Relatedly, Google has also launched a public register of trusted certificates called Certificate Transparency. Google’s present goal is to audit and monitor the use of Google certificates, but it is similarly foreseeable this service may one day be offered to third parties.

Whilst there are no issues in the current circumstances, it is also notable how Google’s constant expansion into internet infrastructure could form the basis of future breaches of Australian competition law as outlined by the Competition and Consumer Act 2010 (Cth) (‘Act’). Broadly speaking, such breaches would arise if Google’s actions lead to a ‘substantial lessening of competition’ within Australia. For example, Google could breach section 46 of the Act (“misuse of market power”) by using its size and dominance of internet infrastructure to undercut Symantec’s competing CA services. Similarly, Google may also engage in anti-competitive “exclusive dealing” (as defined by section 47 of the Act) by directly pressuring Chrome users, through pricing or service considerations, to preference Google’s CA services over those of Symantec. It is noted that a Russian court has recently fined Google for heavy handily encouraging Android smartphone manufacturers to install Google applications in exchange for access to the hugely popular Play Store app marketplace.


Concluding remarks

Although the battle lines between Google and Symantec have not quite been drawn yet, they are being traced. The certification case highlight two significant issues.

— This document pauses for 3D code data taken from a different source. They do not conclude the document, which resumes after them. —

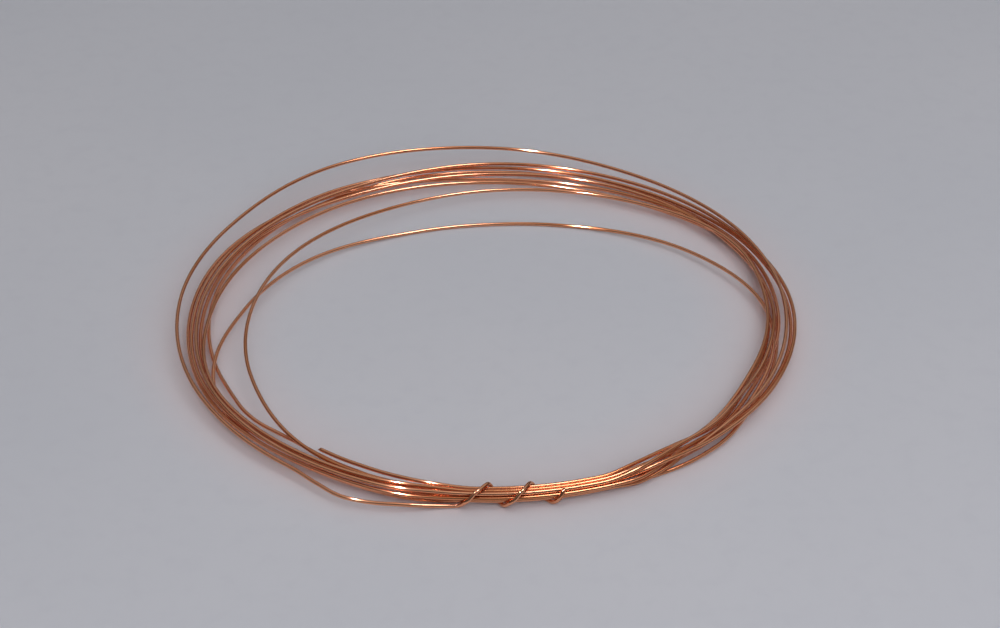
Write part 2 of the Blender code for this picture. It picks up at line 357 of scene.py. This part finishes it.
def make_lights():
    """A softbox and a catch light that shiny surfaces mirror, a dim rim round the softbox, and a fill.

    The first two aren't seen by matt surfaces, and the metal doesn't mirror the fill.
    """
    over, left, front = (0.27, -0.05, 0.97), (-0.30, -0.28, 0.91), (0.35, -0.82, 0.66)
    softbox = area_light("softbox", over, distance=1.0, size=(0.30, 0.36), power=3.3, colour=SOFTBOX_COLOUR)
    softbox.visible_diffuse = False
    area_light("softbox_rim", over, distance=1.01, size=(0.46, 0.60), power=0.6)
    catch = area_light("catch_light", left, distance=1.4, size=(0.065, 0.065), power=17, colour=CATCH_COLOUR)
    catch.visible_diffuse = False
    fill = area_light("fill", front, distance=0.75, size=(0.8, 0.6), power=2.7, colour=FILL_COLOUR)
    fill.visible_glossy = False


def make_room():
    """A world that is brightest overhead, which the metal mirrors and the sheet is lit by."""
    world = bpy.data.worlds.new("room")
    world.use_nodes = True
    tree = world.node_tree
    place = tree.nodes.new("ShaderNodeTexCoord")
    towards = tree.nodes.new("ShaderNodeVectorMath")
    towards.operation = "DOT_PRODUCT"
    tree.links.new(place.outputs["Generated"], towards.inputs[0])
    towards.inputs[1].default_value = OVERHEAD
    overhead = tree.nodes.new("ShaderNodeMapRange")
    overhead.interpolation_type = "SMOOTHSTEP"
    tree.links.new(towards.outputs["Value"], overhead.inputs["Value"])
    for number, value in enumerate((OVERHEAD_FROM, OVERHEAD_FULL, ROOM_DIM, ROOM_BRIGHT), start=1):
        overhead.inputs[number].default_value = value
    background = tree.nodes["Background"]
    background.inputs["Color"].default_value = ROOM_COLOUR
    tree.links.new(overhead.outputs[0], background.inputs["Strength"])
    bpy.context.scene.world = world


def make_camera():
    data = bpy.data.cameras.new("camera")
    data.lens = LENS
    data.sensor_width = SENSOR_WIDTH
    data.clip_start, data.clip_end = NEAR, FAR
    camera = bpy.data.objects.new("camera", data)
    back = Vector((0, -math.cos(ELEVATION), math.sin(ELEVATION)))
    camera.location = AIM + back * DISTANCE
    camera.rotation_mode = "QUATERNION"
    camera.rotation_quaternion = (-back).to_track_quat("-Z", "Y")
    bpy.context.scene.collection.objects.link(camera)
    bpy.context.scene.camera = camera


def mount_place(name):
    """Where the record puts one of the part's mounts."""
    mounts = {mount["name"]: mount for mount in frame["record"]["mounts"]}
    return Vector(mounts[name]["pos_m"])


def make_wire():
    """The round wire, which is shown instead of the plain CAD solid."""
    centres = weld_rings(frame["nodes"]["copper_wire"], mount_place("loose_tip_face"))
    path = smooth_curve(eased(centres, EASE_PASSES))
    wire = wire_mesh("round_wire", path)
    wire.data.materials.append(copper_material())
    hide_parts("copper_wire")
    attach(wire, "root")


make_floor()
make_wire()
make_lights()
make_room()
make_camera()
bpy.context.scene.view_settings.view_transform = "Standard"
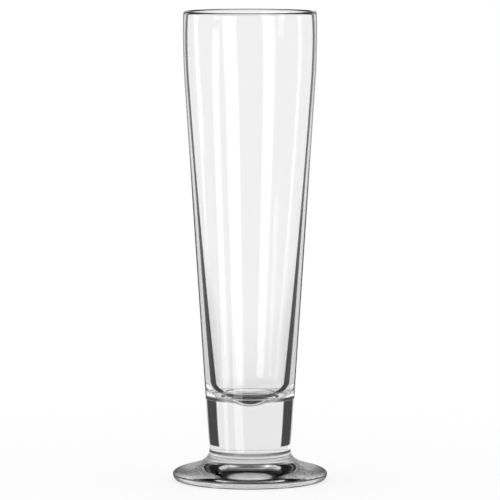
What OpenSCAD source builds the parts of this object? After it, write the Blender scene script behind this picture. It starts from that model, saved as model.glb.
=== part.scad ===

Firstly, they serve as a clear reminder of our blind dependence upon the standard security systems and software infrastructure that underpin our communications networks.

Secondly, this situation shows how consumers may get caught in the wake of shifting relationships between tech giants. For Australian consumers, economic loss can arise out of the need to readjust or renew frustrated service agreements, or more indirectly through being subject to uncompetitive behaviours.